Vous voyez, par tout ce long détail, que je fais cas de votre estime, et que vos critiques font autant d’impression sur moi que les louanges de votre sœur. Elle est aussi enthousiasmée de Cassandre que vous en êtes mécontente ; mais c’est qu’elle a vu une autre pièce que vous, et qu’une différence de soixante à quatre-vingts vers, répandus à propos, change prodigieusement l’espèce.

Je ne sais ce qu’est devenu un gros paquet d’amusements de campagne que j’avais envoyé à Hornoy, et que j’avais adressé à un intendant des postes.

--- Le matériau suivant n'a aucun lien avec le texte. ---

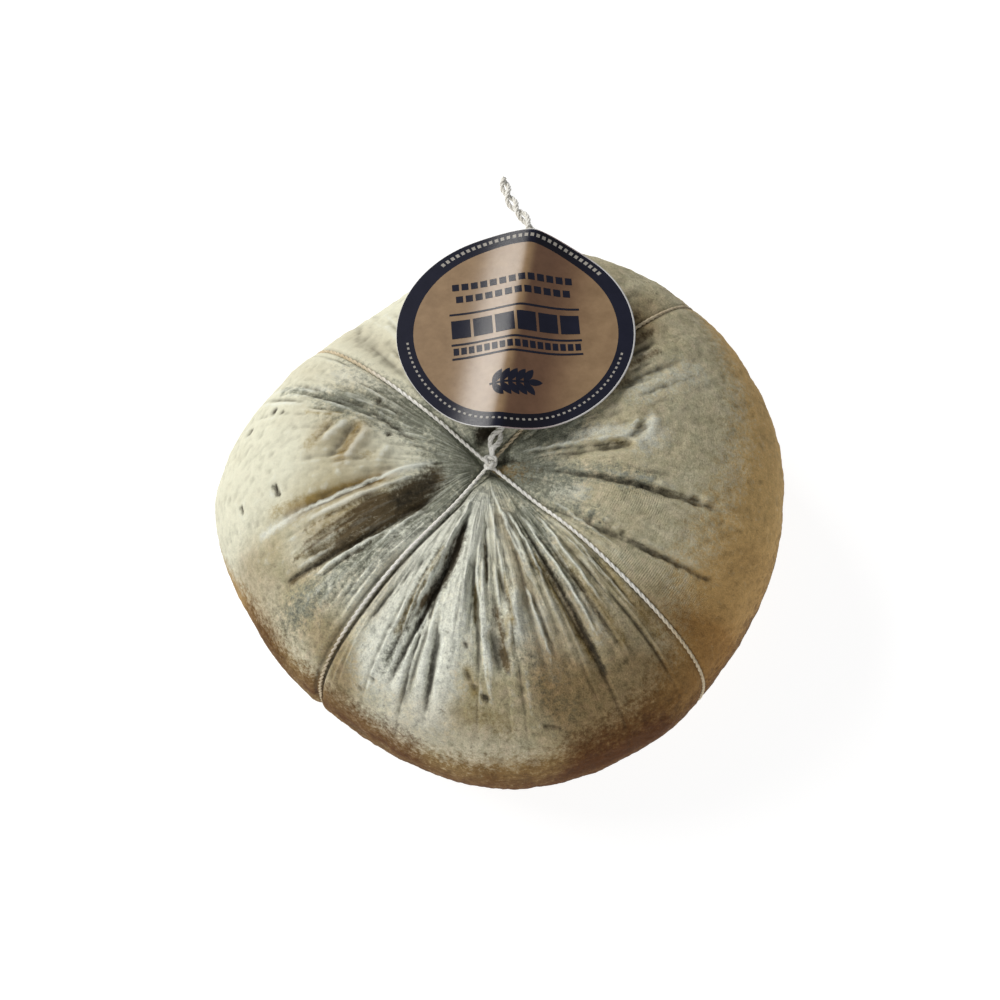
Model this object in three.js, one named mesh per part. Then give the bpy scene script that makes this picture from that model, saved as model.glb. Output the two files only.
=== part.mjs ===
// A goat cheese matured in a cloth that was tied like a parcel. The folds of the cloth are
// pressed into its rind, and its strings, hanging cord and folded card label are still on it.
// Millimetres. X runs to the right, Y to the back and Z up, and the cheese rests on Z = 0.

import * as THREE from 'three';

// Driving sizes of the cheese. The outline's radius is given every 30 degrees, from the right.
const OUTLINE_RADII = [105, 108, 108, 104.5, 89.5, 95, 104.5, 99.5, 99, 104.5, 104, 101];
const GIRTH_HEIGHT = 44;
const SHOULDER_HEIGHT = 96;
const TOP_FULLNESS = 2.3;
const BASE_FULLNESS = 2.5;
const BASE_FLATTENING = 6;
const FLAT_WITHIN = 0.05;
const KNOT_PLACE = { x: -3.9, y: 1.4 };
const DIMPLE = { depth: 14, radius: 34 };
const KNOT_PIT = { depth: 3, radius: 7 };
const CROSSING_HOLLOW = { depth: 3.4, radius: 13 };

// The four strings: the direction each takes, and how far it turns aside close to the knot.
const STRING_DIAMETER = 1.8;
const STRING_TURN_SHARE = 0.12;
const STRINGS = {
  backRight: { azimuth: 46.5, turn: 3 },
  backLeft: { azimuth: 140, turn: -2 },
  frontLeft: { azimuth: 228, turn: 8 },
  frontRight: { azimuth: 316, turn: 0 },
};
const STRING_GROOVE = { halfWidth: 3, topDepth: 1.6, baseDepth: 3.6 };
const STRING_VALLEY = { halfWidth: 11, depth: 2.2 };

const KNOT = { radius: 2, strand: 0.85, height: 82 };
const CORD_DIAMETER = 3.6;
const LABEL = {
  radius: 44,
  thickness: 0.5,
  centre: new THREE.Vector3(5.8, 51.3, 92.9),
  azimuth: 9,
  fall: 7.4,
  leftSlope: 10.5,
  rightSlope: 5,
  ridgeLift: 1.6,
  ridgeHalfWidth: 6,
};

// Faceted pieces that touch keep this gap.
const GAP = 0.35;

// Folds pressed into the rind. Both ends are [azimuth in degrees, distance from the knot as seen
// from above], bow is how far the middle swings to the left as seen from the knot, and a negative
// depth is a ridge.
const FOLDS = [
  // Left side: a smooth bulge with short dents, then the deepest valley.
  { from: [170, 22], to: [156, 88], bow: -3.7, halfWidth: 6, depth: 2.6 },
  { from: [163, 53], to: [177, 65], bow: 0, halfWidth: 2.4, depth: -1.3 },
  { from: [164, 45], to: [188, 56], bow: 0, halfWidth: 2.4, depth: -1.7 },
  { from: [163, 50], to: [182, 60], bow: 0, halfWidth: 2.2, depth: 1.6 },
  { from: [171, 36], to: [188, 42], bow: 0, halfWidth: 2.2, depth: -1.1 },
  { from: [191, 34], to: [196, 84], bow: 0, halfWidth: 3.4, depth: 2.6 },
  { from: [192, 19], to: [198, 78], bow: 1.5, halfWidth: 2.8, depth: -1.9 },
  { from: [207, 12], to: [208, 92], bow: 5.5, halfWidth: 6.5, depth: 6 },
  { from: [222, 32], to: [211, 86], bow: 0, halfWidth: 2, depth: -1.4 },
  // Front: many narrow folds that fan out, with a pinched lump among them.
  { from: [243, 38], to: [232, 82], bow: 0, halfWidth: 2, depth: 1.2 },
  { from: [249, 24], to: [244, 72], bow: 0, halfWidth: 2.6, depth: -1.8 },
  { from: [252, 32], to: [244, 90], bow: 1, halfWidth: 3.4, depth: 4.2 },
  { from: [250, 66], to: [249, 95], bow: 0, halfWidth: 2.2, depth: 2.6 },
  { from: [254, 66], to: [254, 95], bow: 0, halfWidth: 2, depth: 2.6 },
  { from: [259, 10], to: [258, 86], bow: 0, halfWidth: 4.5, depth: -2.4 },
  { from: [262, 42], to: [267, 84], bow: 0, halfWidth: 2, depth: 2 },
  { from: [264, 34], to: [269, 84], bow: 0, halfWidth: 1.8, depth: -1.4 },
  { from: [270, 34], to: [276, 60], bow: 0, halfWidth: 2, depth: 1.6 },
  { from: [280, 50], to: [274, 72], bow: 0, halfWidth: 3.2, depth: -2.4 },
  { from: [269, 64], to: [272, 80], bow: 0, halfWidth: 2.2, depth: 2.4 },
  { from: [285, 26], to: [283, 70], bow: 0, halfWidth: 2.2, depth: 1.6 },
  { from: [292, 42], to: [296, 92], bow: 0, halfWidth: 2.4, depth: 2.8 },
  { from: [297, 28], to: [303, 66], bow: 0, halfWidth: 2.2, depth: 2.4 },
  { from: [302, 62], to: [303, 82], bow: 0, halfWidth: 2, depth: 1.6 },
  { from: [314, 48], to: [311, 72], bow: 0, halfWidth: 2, depth: 1.4 },
  // Right side: two long ragged folds, a hooked one, and short ones beside the label.
  { from: [314, 14], to: [332, 90], bow: -4, halfWidth: 2.4, depth: 2.4 },
  { from: [351, 16], to: [348, 90], bow: -1, halfWidth: 2.4, depth: 2.6 },
  { from: [2, 24], to: [5, 52], bow: 0, halfWidth: 2.2, depth: 1.5 },
  { from: [6, 50], to: [14, 60], bow: 0, halfWidth: 2, depth: 1.6 },
  { from: [40, 64], to: [40, 80], bow: 0, halfWidth: 2.2, depth: 1.4 },
  { from: [31, 52], to: [32, 84], bow: 0, halfWidth: 2.2, depth: 1.4 },
  // Back, mostly under the label: the hollow that the hanging cord lies in, and three folds.
  { from: [74, 8], to: [82, 104], bow: 0, halfWidth: 4.5, depth: 1.4 },
  { from: [134, 22], to: [132, 92], bow: 0, halfWidth: 12, depth: 2.8 },
  { from: [62, 24], to: [62, 86], bow: 0, halfWidth: 3.5, depth: 2 },
  { from: [104, 18], to: [103, 90], bow: 0, halfWidth: 10, depth: 2.8 },
];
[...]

Il y avait un petit livre relié, avec une lettre pour vous, et quelques manuscrits : tout cela était très-indifférent ; mais apparemment le livre relié fit retenir le paquet. J’ai appris depuis qu’il ne fallait envoyer par la poste aucun livre relié : on apprend toujours quelque chose en ce monde.

Vous ne m’avez pas dit un mot de l’alliance avec l’Espagne. Je vois que vous et moi nous sommes Napolitains, Siciliens, Catalans ; mais je ne vois pas que l’on donne encore sur les oreilles aux Anglais, et c’est là le grand point.

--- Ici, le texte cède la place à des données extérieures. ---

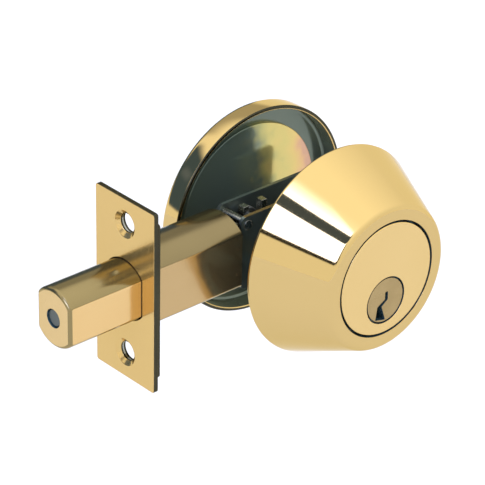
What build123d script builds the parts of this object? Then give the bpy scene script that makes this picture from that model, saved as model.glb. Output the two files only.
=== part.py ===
from build123d import *
import math
import os

# Tubular deadbolt, millimetres. The origin is the middle of the cross bore, on the bolt's centre line.
# -X is the way the bolt is thrown, -Y is the keyed side of the door, +Y its inner side, +Z up.

# Door fittings
backset = 60.3
throw = 25.4
turn_z = -6.9                   # the plug, crank and thumbturn share this axis
screw_x, screw_z = 12.7, -4.0   # the two long screws through the lock
screw_radius = 1.95
front_x = -backset              # outer face of the faceplate

# Faceplate
face_width, face_height, face_thick = 25.4, 57.15, 1.6
face_corner = 0.8
face_hole_z = 20.64
face_hole_radius = 2.9
countersink_radius, countersink_depth = 4.3, 1.0
back_width, back_height, back_thick = 24.2, 49.0, 1.2
plate_back_x = front_x + face_thick + back_thick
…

Revenons au tripot. Vous allez donc bientôt voir Zulime ? Je vous avoue que je fais plus de cas d’une scène de Cassandre que de tout Zulime. Elle peut réussir, parce qu’on y parle continuellement d’une chose qui plaît assez généralement ; mais il n’y a ni invention, ni caractères, ni situations extraordinaires : on y aime à la rage ; Clairon joue, et puis c’est tout.

Bonsoir, ma chère nièce ; je vous regrette, vous aime et vous aimerai tant que je vivrai.

On dit que nous aurons Florian au printemps : il verra mon église et mon théâtre. Je voudrais vous voir à la messe et à la comédie.

  1. Suréna, acte V, scène v.
  2. Voyez tome VI, pages 153 et 171.